**GOAL OF THE EXERCISE**.
Return the count of lines that hold the string "empty", with no other words.

**DATASET EXTRACT**.
------------------------------------------------------------

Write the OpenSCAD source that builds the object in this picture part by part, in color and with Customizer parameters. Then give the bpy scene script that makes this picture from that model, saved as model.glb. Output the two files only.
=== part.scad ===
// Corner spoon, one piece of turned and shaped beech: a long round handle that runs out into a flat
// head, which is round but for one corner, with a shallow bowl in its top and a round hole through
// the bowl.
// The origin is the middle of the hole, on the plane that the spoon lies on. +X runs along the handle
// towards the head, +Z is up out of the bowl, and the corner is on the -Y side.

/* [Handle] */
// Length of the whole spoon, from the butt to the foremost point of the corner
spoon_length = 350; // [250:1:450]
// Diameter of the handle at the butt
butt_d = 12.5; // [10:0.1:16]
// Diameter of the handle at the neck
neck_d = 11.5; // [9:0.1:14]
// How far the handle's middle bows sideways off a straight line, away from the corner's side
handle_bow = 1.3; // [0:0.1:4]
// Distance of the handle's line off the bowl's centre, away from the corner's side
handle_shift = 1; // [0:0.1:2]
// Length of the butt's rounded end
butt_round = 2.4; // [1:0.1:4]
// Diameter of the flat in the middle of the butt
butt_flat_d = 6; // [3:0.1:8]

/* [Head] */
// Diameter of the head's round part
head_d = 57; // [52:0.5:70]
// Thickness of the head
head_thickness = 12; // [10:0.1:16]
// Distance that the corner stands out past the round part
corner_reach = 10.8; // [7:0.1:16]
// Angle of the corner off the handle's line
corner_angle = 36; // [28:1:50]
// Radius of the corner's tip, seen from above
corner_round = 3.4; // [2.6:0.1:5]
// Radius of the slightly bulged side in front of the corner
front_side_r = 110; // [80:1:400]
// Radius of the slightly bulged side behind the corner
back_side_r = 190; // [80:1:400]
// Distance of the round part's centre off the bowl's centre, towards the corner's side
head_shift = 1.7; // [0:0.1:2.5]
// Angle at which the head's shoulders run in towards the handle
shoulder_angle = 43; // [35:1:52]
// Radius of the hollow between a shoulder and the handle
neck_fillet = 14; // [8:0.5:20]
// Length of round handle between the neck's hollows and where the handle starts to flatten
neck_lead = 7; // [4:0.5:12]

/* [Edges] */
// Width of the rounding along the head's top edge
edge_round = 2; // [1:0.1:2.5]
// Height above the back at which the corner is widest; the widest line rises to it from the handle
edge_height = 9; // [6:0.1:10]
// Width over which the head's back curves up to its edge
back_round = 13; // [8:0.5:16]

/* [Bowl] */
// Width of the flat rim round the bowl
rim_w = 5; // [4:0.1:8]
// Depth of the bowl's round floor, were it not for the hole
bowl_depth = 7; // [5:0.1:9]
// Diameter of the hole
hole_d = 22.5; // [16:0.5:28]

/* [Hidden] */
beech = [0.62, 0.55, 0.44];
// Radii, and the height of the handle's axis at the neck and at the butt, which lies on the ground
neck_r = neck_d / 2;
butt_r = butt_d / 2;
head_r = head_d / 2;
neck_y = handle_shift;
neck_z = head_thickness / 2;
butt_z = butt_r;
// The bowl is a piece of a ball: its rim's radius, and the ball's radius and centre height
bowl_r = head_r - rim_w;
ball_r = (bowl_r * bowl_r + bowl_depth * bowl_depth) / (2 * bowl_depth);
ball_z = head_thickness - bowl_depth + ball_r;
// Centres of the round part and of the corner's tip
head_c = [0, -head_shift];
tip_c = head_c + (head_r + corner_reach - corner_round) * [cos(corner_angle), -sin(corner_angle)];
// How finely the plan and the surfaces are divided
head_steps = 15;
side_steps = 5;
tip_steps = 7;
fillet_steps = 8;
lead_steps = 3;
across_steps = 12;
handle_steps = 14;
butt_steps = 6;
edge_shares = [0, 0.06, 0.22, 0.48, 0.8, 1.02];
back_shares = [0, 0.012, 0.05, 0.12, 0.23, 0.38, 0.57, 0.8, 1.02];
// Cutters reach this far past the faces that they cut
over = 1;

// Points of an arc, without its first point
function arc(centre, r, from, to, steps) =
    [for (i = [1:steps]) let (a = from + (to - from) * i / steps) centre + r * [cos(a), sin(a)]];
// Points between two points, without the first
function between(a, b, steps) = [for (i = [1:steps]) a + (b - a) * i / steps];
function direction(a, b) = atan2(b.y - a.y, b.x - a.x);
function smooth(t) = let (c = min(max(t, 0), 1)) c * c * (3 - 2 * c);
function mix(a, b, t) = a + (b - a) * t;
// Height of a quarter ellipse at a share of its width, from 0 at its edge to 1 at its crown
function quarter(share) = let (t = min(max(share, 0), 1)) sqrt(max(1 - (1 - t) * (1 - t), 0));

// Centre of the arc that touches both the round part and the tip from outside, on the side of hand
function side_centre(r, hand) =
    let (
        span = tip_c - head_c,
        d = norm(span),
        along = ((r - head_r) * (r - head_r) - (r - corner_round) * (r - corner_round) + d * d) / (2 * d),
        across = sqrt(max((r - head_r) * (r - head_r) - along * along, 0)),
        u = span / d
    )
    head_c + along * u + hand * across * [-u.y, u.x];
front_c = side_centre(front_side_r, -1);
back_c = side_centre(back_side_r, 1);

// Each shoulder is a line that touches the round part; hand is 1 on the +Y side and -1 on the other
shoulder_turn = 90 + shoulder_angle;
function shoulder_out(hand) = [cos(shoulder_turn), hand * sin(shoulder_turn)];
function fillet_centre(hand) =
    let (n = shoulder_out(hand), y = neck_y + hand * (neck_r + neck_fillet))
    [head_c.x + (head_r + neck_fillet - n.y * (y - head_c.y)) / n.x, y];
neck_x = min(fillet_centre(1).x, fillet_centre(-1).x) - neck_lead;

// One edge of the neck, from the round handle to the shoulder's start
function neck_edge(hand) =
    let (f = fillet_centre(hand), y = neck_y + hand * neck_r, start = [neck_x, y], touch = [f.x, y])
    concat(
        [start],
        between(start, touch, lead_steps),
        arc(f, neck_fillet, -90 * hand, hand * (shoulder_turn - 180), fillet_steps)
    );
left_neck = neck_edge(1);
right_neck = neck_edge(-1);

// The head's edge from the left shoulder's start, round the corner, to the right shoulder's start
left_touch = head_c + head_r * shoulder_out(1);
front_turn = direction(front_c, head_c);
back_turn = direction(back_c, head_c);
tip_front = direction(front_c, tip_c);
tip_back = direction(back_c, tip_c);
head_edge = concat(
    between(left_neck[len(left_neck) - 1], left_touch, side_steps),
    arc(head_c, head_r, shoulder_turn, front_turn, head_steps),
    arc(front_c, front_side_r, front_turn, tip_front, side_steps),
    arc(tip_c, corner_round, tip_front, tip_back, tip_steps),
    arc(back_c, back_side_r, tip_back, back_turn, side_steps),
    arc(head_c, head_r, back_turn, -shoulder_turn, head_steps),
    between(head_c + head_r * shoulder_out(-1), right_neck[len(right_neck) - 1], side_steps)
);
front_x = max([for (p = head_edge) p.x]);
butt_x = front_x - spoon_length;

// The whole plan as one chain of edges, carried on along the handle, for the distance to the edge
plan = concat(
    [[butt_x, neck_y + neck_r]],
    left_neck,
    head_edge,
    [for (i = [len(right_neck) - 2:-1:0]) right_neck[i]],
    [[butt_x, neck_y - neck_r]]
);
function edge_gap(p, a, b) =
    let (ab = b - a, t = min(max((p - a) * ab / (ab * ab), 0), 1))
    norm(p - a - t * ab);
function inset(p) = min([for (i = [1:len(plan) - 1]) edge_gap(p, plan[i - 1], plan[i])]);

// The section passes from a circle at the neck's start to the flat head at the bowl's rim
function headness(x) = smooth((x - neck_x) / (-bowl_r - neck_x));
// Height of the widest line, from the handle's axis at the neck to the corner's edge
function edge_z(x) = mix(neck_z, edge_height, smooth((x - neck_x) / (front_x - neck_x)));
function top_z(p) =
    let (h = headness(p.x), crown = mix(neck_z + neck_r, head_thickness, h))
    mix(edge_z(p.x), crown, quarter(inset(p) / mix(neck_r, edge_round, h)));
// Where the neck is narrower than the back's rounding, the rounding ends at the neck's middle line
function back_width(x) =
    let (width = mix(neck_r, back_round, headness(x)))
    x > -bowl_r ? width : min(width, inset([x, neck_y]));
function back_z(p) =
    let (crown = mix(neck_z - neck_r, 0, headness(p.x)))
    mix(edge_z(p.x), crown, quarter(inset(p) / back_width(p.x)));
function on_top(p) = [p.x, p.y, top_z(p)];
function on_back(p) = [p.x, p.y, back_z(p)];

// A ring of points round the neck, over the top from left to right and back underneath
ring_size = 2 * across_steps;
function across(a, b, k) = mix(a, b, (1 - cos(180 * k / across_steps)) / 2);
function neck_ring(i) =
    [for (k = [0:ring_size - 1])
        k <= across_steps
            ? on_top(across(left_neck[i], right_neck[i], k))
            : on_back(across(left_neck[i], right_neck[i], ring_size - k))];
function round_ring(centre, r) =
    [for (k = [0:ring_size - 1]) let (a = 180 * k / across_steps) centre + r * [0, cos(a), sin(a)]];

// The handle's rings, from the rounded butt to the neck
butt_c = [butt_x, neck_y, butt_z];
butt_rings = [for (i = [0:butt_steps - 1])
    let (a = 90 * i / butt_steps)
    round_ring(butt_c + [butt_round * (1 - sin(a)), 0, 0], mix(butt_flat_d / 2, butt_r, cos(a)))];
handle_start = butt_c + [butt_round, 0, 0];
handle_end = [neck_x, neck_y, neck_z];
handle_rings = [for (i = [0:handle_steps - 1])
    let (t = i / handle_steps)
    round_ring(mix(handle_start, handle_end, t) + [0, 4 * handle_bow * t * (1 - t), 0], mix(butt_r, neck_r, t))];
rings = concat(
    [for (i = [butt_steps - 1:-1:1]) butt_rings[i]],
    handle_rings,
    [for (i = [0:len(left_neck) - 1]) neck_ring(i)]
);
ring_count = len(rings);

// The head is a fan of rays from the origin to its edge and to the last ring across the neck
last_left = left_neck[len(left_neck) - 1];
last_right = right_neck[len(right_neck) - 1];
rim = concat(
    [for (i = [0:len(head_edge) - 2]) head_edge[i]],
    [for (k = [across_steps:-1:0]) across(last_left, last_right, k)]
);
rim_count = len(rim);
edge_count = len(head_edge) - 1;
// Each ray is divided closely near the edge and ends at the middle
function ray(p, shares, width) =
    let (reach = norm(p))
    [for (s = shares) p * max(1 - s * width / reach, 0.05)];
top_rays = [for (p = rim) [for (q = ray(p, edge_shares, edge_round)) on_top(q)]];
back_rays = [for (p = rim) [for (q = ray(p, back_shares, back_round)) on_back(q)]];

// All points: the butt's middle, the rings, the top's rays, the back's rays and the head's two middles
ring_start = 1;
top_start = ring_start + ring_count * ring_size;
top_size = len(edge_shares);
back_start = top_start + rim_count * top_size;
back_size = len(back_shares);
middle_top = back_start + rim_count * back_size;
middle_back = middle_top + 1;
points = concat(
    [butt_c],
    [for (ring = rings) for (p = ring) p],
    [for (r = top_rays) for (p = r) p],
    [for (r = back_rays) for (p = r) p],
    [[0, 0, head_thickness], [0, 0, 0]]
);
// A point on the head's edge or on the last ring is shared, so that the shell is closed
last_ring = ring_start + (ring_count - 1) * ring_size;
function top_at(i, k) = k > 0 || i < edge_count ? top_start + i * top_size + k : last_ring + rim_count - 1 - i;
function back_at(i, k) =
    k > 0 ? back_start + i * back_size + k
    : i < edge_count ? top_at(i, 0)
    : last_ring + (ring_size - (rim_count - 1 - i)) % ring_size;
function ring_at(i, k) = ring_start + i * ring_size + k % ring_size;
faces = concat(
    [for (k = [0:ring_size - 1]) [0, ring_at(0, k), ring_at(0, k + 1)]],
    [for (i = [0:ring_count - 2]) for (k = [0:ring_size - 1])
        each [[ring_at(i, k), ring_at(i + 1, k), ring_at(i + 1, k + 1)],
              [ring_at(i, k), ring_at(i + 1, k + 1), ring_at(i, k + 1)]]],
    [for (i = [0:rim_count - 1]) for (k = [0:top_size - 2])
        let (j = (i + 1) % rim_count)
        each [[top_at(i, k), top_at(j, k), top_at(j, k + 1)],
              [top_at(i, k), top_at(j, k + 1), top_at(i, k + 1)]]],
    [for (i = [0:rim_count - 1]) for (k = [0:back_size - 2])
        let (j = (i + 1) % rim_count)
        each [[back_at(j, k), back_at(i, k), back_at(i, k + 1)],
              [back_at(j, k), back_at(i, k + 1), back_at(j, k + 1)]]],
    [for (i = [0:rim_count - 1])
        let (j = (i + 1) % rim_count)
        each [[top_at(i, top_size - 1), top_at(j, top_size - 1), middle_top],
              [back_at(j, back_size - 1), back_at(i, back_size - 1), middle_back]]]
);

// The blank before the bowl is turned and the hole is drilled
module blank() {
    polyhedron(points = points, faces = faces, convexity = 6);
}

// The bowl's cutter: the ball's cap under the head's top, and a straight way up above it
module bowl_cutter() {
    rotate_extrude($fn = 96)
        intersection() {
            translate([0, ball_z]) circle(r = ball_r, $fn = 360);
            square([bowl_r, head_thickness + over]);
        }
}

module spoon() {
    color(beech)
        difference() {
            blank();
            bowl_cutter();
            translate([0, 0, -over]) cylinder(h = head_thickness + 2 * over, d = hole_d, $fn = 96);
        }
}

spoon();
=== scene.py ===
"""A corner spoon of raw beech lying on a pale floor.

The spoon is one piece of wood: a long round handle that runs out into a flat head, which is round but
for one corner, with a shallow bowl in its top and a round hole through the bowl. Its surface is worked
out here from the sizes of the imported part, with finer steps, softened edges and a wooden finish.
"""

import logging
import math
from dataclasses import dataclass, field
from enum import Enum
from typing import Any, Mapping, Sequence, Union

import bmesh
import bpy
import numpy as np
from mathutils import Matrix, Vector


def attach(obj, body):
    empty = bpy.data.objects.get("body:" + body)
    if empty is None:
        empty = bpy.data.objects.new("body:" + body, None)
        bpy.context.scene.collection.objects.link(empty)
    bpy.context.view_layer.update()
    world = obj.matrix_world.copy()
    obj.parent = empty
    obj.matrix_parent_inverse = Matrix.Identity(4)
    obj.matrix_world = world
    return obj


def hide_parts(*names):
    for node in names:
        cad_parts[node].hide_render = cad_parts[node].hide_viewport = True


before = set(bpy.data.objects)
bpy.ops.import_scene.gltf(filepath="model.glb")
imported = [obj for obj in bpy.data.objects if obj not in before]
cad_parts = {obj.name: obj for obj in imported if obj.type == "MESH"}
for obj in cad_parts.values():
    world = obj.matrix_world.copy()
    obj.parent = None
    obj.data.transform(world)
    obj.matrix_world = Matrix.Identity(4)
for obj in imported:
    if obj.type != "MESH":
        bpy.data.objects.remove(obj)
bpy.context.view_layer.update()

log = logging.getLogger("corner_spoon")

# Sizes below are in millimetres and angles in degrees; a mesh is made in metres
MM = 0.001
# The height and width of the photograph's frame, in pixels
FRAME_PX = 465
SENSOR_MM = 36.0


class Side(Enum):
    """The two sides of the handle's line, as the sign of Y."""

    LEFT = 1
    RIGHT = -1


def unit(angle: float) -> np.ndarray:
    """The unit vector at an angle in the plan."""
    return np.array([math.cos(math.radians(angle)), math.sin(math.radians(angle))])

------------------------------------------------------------

**SOLUTION FOR THIS PROBLEM**.
5